You can almost taste the rich history in this flavorful and multicultural recipe from Hawaii Regional Cuisine pioneer and master chef Alan Wong. This and many more of his recipes can be found in his book, The Blue Tomato.
From the chef:
I’m intrigued by Singapore’s history, which parallels Hawaii’s in many ways. In Singapore, Chinese men arrived to work on the railroads and married Malay women. These men were hungry for Chinese food, but their new brides only knew how to cook Malay, so they learned to cook Chinese food Malay-style. This hybrid cuisine was known as Peranakan cuisine. In Hawaii, the Chinese were the first immigrants brought in to work the sugar cane plantations, and most of these were single men. They stayed and married Hawaiian girls, and the same story unfolded. What developed over the years was a cross-cultural cooking and eating style involving many different immigrant groups, which eventually inspired the birth of Hawaii Regional Cuisine.
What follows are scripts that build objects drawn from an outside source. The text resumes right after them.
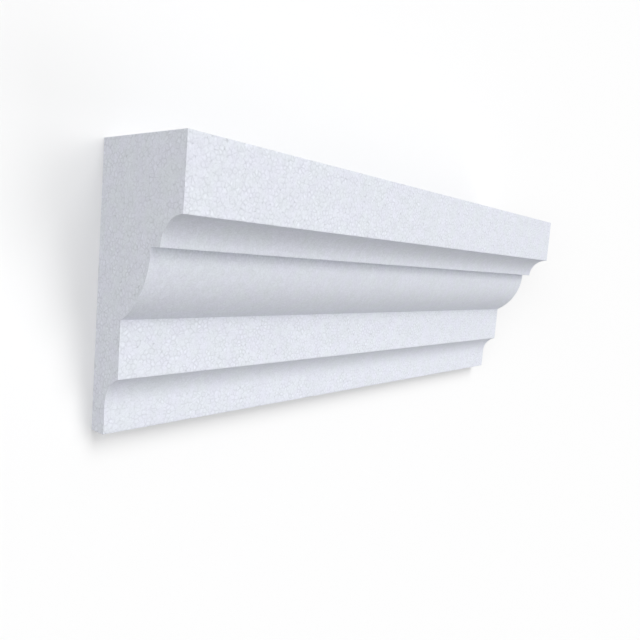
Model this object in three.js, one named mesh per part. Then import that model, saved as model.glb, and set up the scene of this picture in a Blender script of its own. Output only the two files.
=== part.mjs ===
// A straight length of foam cornice moulding, cut square at both ends.
// Millimetres, +Z up. The flat back lies on the wall plane Y = 0 and the moulding stands out
// towards -Y. X runs along its length, and the origin is the middle of the flat back.

import * as THREE from 'three';

// The length of the piece.
const LENGTH = 582;

// The profile, from the foot up to the crown. Each reach is measured out from the wall.
const FOOT_REACH = 15.4;
const FOOT_HEIGHT = 21;
const LOWER_COVE_RADIUS = 20.6;
const LOWER_COVE_SWEEP = THREE.MathUtils.degToRad(73);
const MIDDLE_FASCIA_HEIGHT = 40.3;
const OVOLO_RADIUS = 55.7;
const OVOLO_SWEEP = THREE.MathUtils.degToRad(62);
const DRIP_WIDTH = 9.4;
const UPPER_COVE_RADIUS = 20.6;
const UPPER_COVE_SWEEP = THREE.MathUtils.degToRad(90);
const CROWN_HEIGHT = 49.2;

// Round stretches are cut into steps no longer than this.
const ARC_STEP = THREE.MathUtils.degToRad(2);

// Bare foam: a cool, slightly blue white with no shine.
const FOAM_COLOUR = new THREE.Color(0.78, 0.8, 0.87);
const FOAM_ROUGHNESS = 0.9;

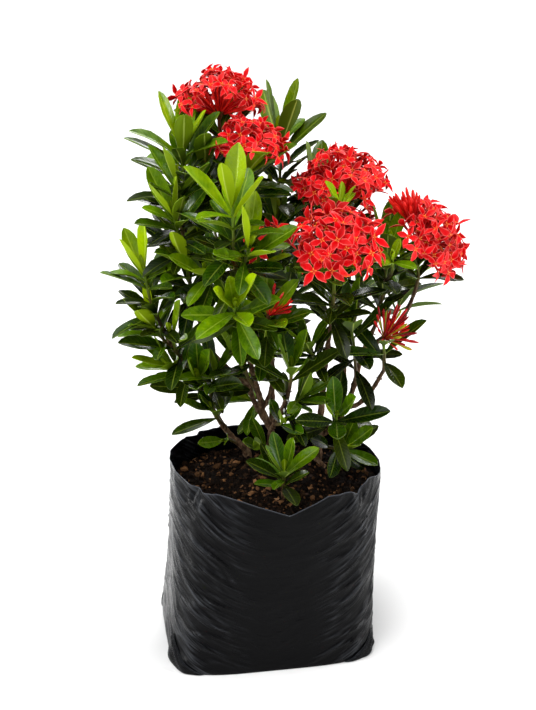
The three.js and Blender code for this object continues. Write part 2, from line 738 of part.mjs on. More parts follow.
// The buds of a young cluster stand all round; beside open florets they keep to one side.
function budsOf({ reach, spread, florets, buds = 0 }, name, core, facing, seed) {
  const bodies = [];
  for (let i = 0; i < buds; i++) {
    const around = florets ? BUD_SIDE.around + BUD_SIDE.step * i : i * GOLDEN_ANGLE;
    const off = spread * (florets ? BUD_SIDE.off + BUD_SIDE.rise * i : Math.sqrt((i + 0.3) / buds));
    const length = (florets ? BUD_SIDE.share * reach : BUD.length) * (1 + jitter(seed, i + 300, 0.12));
    const bud = budBody(core, domeDirection(facing, around, off), length);
    if (isClear(name, bud, LEAF.clearance)) bodies.push(bud);
  }
  return bodies;
}

Object.entries(HEADS).forEach(([name, head], index) => {
  const end = at(SHOOTS[head.on].route.at(-1));
  const { direction } = backFromEnd(SHOOTS[head.on].route.map(at), 0);
  const facing = at(head.axis).normalize();
  const radius = head.florets ? PEDUNCLE.radius : GREEN_RADIUS;
  const start = end.clone().addScaledVector(direction, CLEARANCE);
  const bend = start.clone().addScaledVector(direction, PEDUNCLE.bend);
  const core = bend.clone().addScaledVector(facing, head.florets ? PEDUNCLE.length : 1);
  const ball = new THREE.OctahedronGeometry(head.florets ? CORE_SHARE * head.reach : BUD.core);
  const body = largest(wasm.Manifold.union([
    stem([start, bend, core], radius, radius, WOOD_SIDES),
    solidFromGeometry(ball.translate(...core.toArray())),
    ...floretsOf(head, name, core, facing, index + 1),
    ...budsOf(head, name, core, facing, index + 1),
  ]));
  addNode(name, body, head.florets ? petalMaterial : budMaterial);
  stand(name, body);
});

// The leaves come last, so that they bend clear of the stems and the flower heads.
Object.entries(SHOOTS).forEach(([name, shoot], index) => {
  const leaves = leavesOf(shoot, name, index + 1);
  if (shoot.side) leaves.push(...leavesOf(shoot.side, name, index + 51));
  addNode(name, largest(wasm.Manifold.union([shootStems[name], ...leaves])), leafMaterial);
});

export default group;
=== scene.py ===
import math
import random

import bpy
from mathutils import Matrix, Vector, noise
from mathutils.bvhtree import BVHTree
from mathutils.kdtree import KDTree


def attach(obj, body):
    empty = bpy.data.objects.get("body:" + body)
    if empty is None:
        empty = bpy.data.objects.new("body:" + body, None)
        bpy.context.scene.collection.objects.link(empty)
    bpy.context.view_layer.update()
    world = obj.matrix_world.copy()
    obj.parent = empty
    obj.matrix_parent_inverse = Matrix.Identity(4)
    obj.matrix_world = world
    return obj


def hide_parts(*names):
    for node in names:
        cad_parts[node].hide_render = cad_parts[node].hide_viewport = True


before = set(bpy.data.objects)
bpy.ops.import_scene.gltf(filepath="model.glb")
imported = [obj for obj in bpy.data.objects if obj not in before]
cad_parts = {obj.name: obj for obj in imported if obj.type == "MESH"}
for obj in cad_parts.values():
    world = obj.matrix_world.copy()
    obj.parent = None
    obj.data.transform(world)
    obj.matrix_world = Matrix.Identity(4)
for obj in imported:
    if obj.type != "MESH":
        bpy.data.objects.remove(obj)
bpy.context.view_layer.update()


# ------------------------------------------------------------------ nursery bag
# The bag is a tube of black low-density polythene film, blown, cut to length by hand and welded
# across its bottom. The soil pushes it out to a rounded block, and its wall hangs in fine wrinkles
# that sag between the corners, where the film is gathered.
MM = 0.001
BAG_TURN = math.radians(9.6)
FOOT = dict(width=194, depth=167, squareness=4.6, lean=-7)
MOUTH = dict(width=195, depth=158, squareness=2.2, lean=4)
RIM_HEIGHT = 175
RIM_WAVE = dict(height=6, at=175)             # sizes in mm and angles in degrees, as in all four
DIP = dict(depth=17, at=-80, before=46, after=24)
RIM_FOLD = dict(depth=6, at=-135, width=20)
NICKS = [(5, -35, 4), (-4, -24, 8)]           # height, place and width
SHOULDER, WAIST, FILL = 9, 75, 154            # heights of the rounded foot, the waist and the soil
FILM_COLUMNS, FILM_ROWS = 360, 110
FILM_THICKNESS = 0.4
SAG = 58                                      # wrinkles hang this much lower halfway along a wall
LONG_FOLD, FINE_FOLD = 1.6, 0.8               # heights of the two kinds of wrinkles
PLEATS = [(-139, 4.0), (-33, 4.0), (38, 3.0), (150, 3.0)]    # place and depth of dents in the loose rim
PLEAT_WIDTH = 3.4


def pick(*pieces):
    """Selects just these objects and makes the first one active."""
    bpy.ops.object.select_all(action="DESELECT")
    for piece in pieces:
        piece.select_set(True)
    bpy.context.view_layer.objects.active = pieces[0]


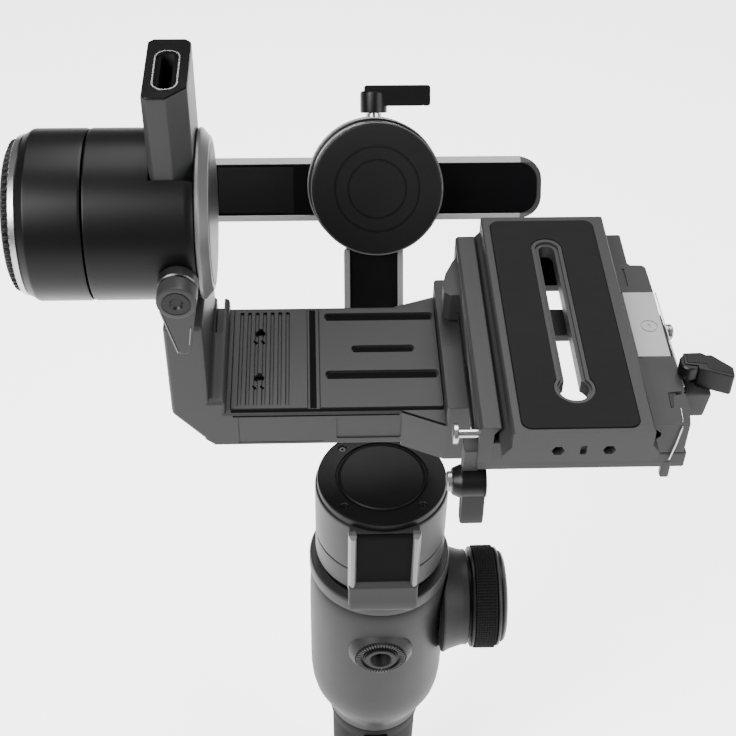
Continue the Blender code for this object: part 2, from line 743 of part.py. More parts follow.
def make_plate():
    """Sliding camera plate, its pad and the camera screw."""
    plate = prism(
        [(41, -37.5), (90.3, -37.5), (91, -38.2), (91, -45), (94, -49),
         (94, -51), (92.5, -52.8), (38.8, -52.8), (37.3, -51), (37.3, -49),
         (40.3, -45), (40.3, -38.2)], "Y", PLATE_Y[0], PLATE_Y[1],
    )
    slot = rounded((61.8, 68.2), (-61.9, 25.7), 3.19, 5)
    lip = rounded((58.9, 71.1), (-65.0, 28.9), 6.0, 6)
    part(
        "camera_plate", "body_grey", "plate_slide", [plate],
        [prism(slot, "Z", -60, -30),
         prism(lip, "Z", -40.5, -30),
         box((52, 78), (-74, 39), (-54, -44)),
         disc(4.8, -60, -30, "Z", (65, -57, 0), 18),
         disc(7.1, -39.5, -30, "Z", (65, -57, 0), 18),
         prism(rounded((43.3, 86.3), (-77.3, 41.3), 4.0), "Z", -38.5, -30),
         disc(2.6, -80, -72, "Y", (57, 0, -47), 6),
         disc(2.6, -80, -72, "Y", (75.5, 0, -47), 6),
         box((65, 67.5), (-80, -77), (-49, -44.5))],
    )
    part(
        "plate_pad", "rubber", "plate_slide",
        [prism(rounded((43.6, 86), (-77, 41), 3.7), "Z", -38.2, -36.9)],
        [prism(rounded((58.6, 71.4), (-65.3, 29.2), 6.3, 6), "Z", -40, -30)],
    )


def make_fittings():
    """Safety pin and the thumb lever under the base's front corner."""
    part(
        "safety_pin", "bright_metal", "arm_slide",
        [turned([(0, 20.6), (3.9, 20.6), (3.9, 22.6), (1.75, 22.6),
                 (1.75, 32.0), (0, 32.0)], "X", (0, -65.5, -51.5), 20)],
    )
    barrel = turned([(0, 18.4), (4.6, 18.4), (4.6, 20.2), (6.5, 20.2),
                     (6.5, 34.0), (2.0, 34.0), (2.0, 37.0), (0, 37.0)],
                    "X", (0, -67, -76), 24)
    part(
        "thumb_lever", "satin_black", "arm_slide",
        [barrel, prism([(-73.2, -77), (-67.5, -77), (-68.0, -87),
                        (-70.0, -92.5), (-74.4, -92.5), (-74.4, -87)],
                       "X", 24.8, 33.8, 0.9)],
    )


def main():
    clear_scene()
    make_frames()
    make_handle()
    make_wheel()
    make_pan()
    make_roll_motor()
    make_roll_stage()
    make_tilt_motor()
    make_arm()
    make_base()
    make_plate()
    make_fittings()


main()
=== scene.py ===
"""Studio scene of a hand-held three-axis camera stabilizer.

Lengths in the piece functions are in millimetres; make_piece turns them into
metres. Three drawing frames are used: the handle's own, the tilt frame whose
origin is where the motor axes cross, and the roll frame, which is the tilt
frame leaned so that its Y runs along the roll axis. FINE is the number of
flats round the large turned housings. The named points are where the axes
of the small turned parts run, in the frame that each part is drawn in.
"""

import math

import bmesh
import bpy
from bpy.props import (
    FloatProperty,
    FloatVectorProperty,
    IntProperty,
    PointerProperty,
)
from mathutils import Matrix, Vector


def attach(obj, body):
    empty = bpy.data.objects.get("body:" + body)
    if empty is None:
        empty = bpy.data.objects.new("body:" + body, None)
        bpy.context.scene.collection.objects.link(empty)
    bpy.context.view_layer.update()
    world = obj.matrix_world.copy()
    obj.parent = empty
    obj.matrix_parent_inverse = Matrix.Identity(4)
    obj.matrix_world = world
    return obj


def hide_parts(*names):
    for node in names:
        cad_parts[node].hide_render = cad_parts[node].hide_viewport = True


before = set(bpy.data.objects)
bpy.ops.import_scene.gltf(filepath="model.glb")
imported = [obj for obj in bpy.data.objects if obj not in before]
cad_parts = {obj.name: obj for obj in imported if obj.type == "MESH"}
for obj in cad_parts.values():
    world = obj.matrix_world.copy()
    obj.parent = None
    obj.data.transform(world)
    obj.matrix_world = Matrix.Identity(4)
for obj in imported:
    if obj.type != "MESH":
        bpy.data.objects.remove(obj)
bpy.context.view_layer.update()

bl_info = {
    "name": "Camera Stabilizer",
    "version": (1, 0, 0),
    "blender": (4, 5, 0),
    "location": "View3D > Sidebar > Stabilizer",
    "description": "Builds a three-axis camera stabilizer piece by piece",
    "category": "Add Mesh",
}

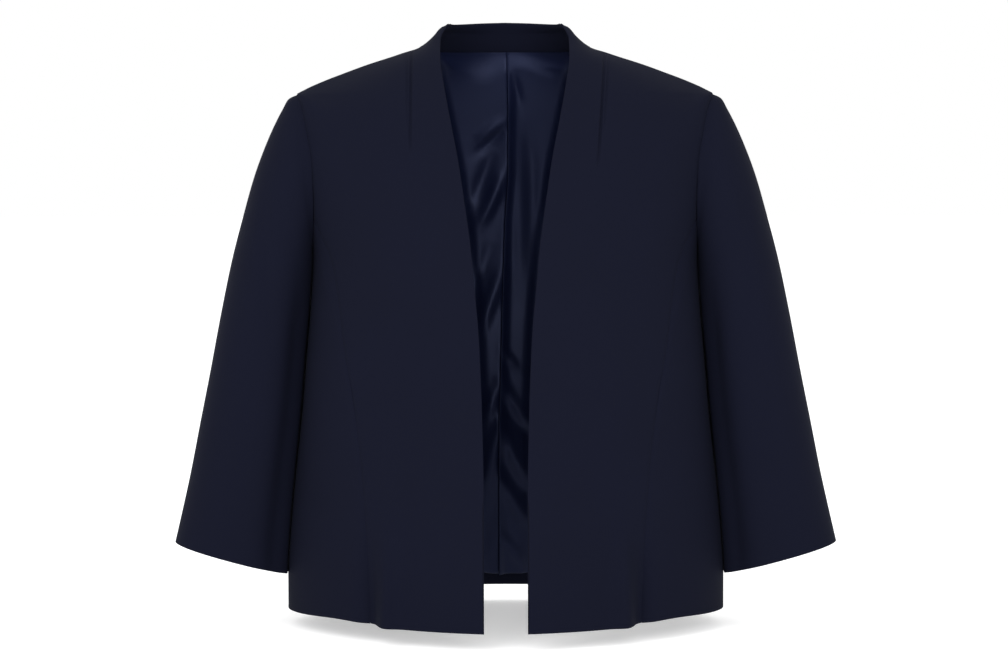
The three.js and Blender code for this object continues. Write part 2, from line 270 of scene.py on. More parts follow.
@dataclass(frozen=True)
class Wave:
    """A size that swings about its mean across a panel, so that an edge of folds is uneven."""

    mean: float
    swing: float
    length: float
    start: float

    def at(self, place: np.ndarray) -> np.ndarray:
        """The size at places across the panel."""
        return self.mean + self.swing * np.cos(place / self.length + self.start)


# The fronts towards the hem: its rise by the side seam, and the flare fold beside the panel seam
HEM_RISE = Swell(165, 38, 3.4)
FLARE_RIDGE = Swell(113, 9, 8)
FLARE_VALLEY = Swell(132, 8, -7)


@dataclass(frozen=True)
class Crease:
    """A soft trough (height below 0) or ridge from one place on a panel to another.

    u and v are the panel's own map in millimetres, such as half width and level.
    """

    END_SHARE = 0.25
    SWELLING = 0.7
    FADE = 1.6

    u0: float
    v0: float
    u1: float
    v1: float
    height: float
    reach: float
    bow: float = 0.0

    def lift(self, u: np.ndarray, v: np.ndarray) -> np.ndarray:
        """How far the crease lifts each place.

        Args:
            u: First map coordinate of each place.
            v: Second map coordinate of each place.

        Returns:
            The lift in millimetres, faded towards both ends of the crease.
        """
        run = np.array([self.u1 - self.u0, self.v1 - self.v0], float)
        length = float(np.hypot(*run))
        along = run / length
        du, dv = u - self.u0, v - self.v0
        share = (du * along[0] + dv * along[1]) / length
        middle = np.clip(share, 0, 1)
        across = -du * along[1] + dv * along[0] - self.bow * 4 * middle * (1 - middle)
        past = (share - middle) * length
        taper = self.END_SHARE + (1 - self.END_SHARE) * np.sin(np.pi * middle) ** self.SWELLING
        return self.height * taper * bump(across, self.reach) * bump(past, self.FADE * self.reach)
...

Alan Wong's Singapore-Style Coconut Kim Chee Curry Seafood Stew
Makes 2½ quarts
3 tablespoons (75 grams) canola oil
1 teaspoon (5 grams) minced ginger
1 teaspoon (6 grams) minced garlic
2½ cups (280 grams) ¼-inch slices white onion (sliced on the grain)
2 tablespoons (24 grams) Madras curry powder
1 cup (245 grams) extra-rich coconut milk
2 tablespoons (30 grams) fish sauce
6 cups (1,400 grams) chicken stock
1½ cups (142 grams)
1/8-inch x 1/8-inch x 2-inch carrot matchsticks
2 cups (142 grams) ¼-inch diagonal slices Tokyo negi (a type of Japanese onion, similar to green onions), white part only
1 12-ounce bottle (454 grams) Halm’s kim chee
18 ounces (510 grams) lehi (short-tail pink snapper, or use any snapper, halibut or white fish that will stay moist in this cooking procedure)
2 pounds (907 grams) fresh clams
½ cup (12 grams) roughly chopped cilantro
½ cup (20 grams) roughly chopped basil
Rice for serving
Making the Broth
In a large saucepan, heat the canola oil over medium-high heat. Add the garlic and ginger. Stir for 10 seconds, then add the onions and cook for 30 more seconds. Stir in the Madras curry, then the coconut milk, chicken stock, fish sauce, carrots, Tokyo negi and kim chee.
Preparing the Seafood
Cut the fish into 6 equal portions. Place the fish in a sauté pan in a single layer with the clams on top. Add 3 cups of broth until fish fillets are just covered and cook over medium heat, about 3 to 5 minutes.
When the fish and clams are cooked, transfer to a bowl and keep warm. Remove and discard any unopened clams. Add the cilantro and basil to the broth in the saucepan and adjust seasoning with salt.
Place a scoop of rice in individual serving bowls. Place a piece of fish on top of the rice. Ladle the broth and clams around the rice. Serve at once.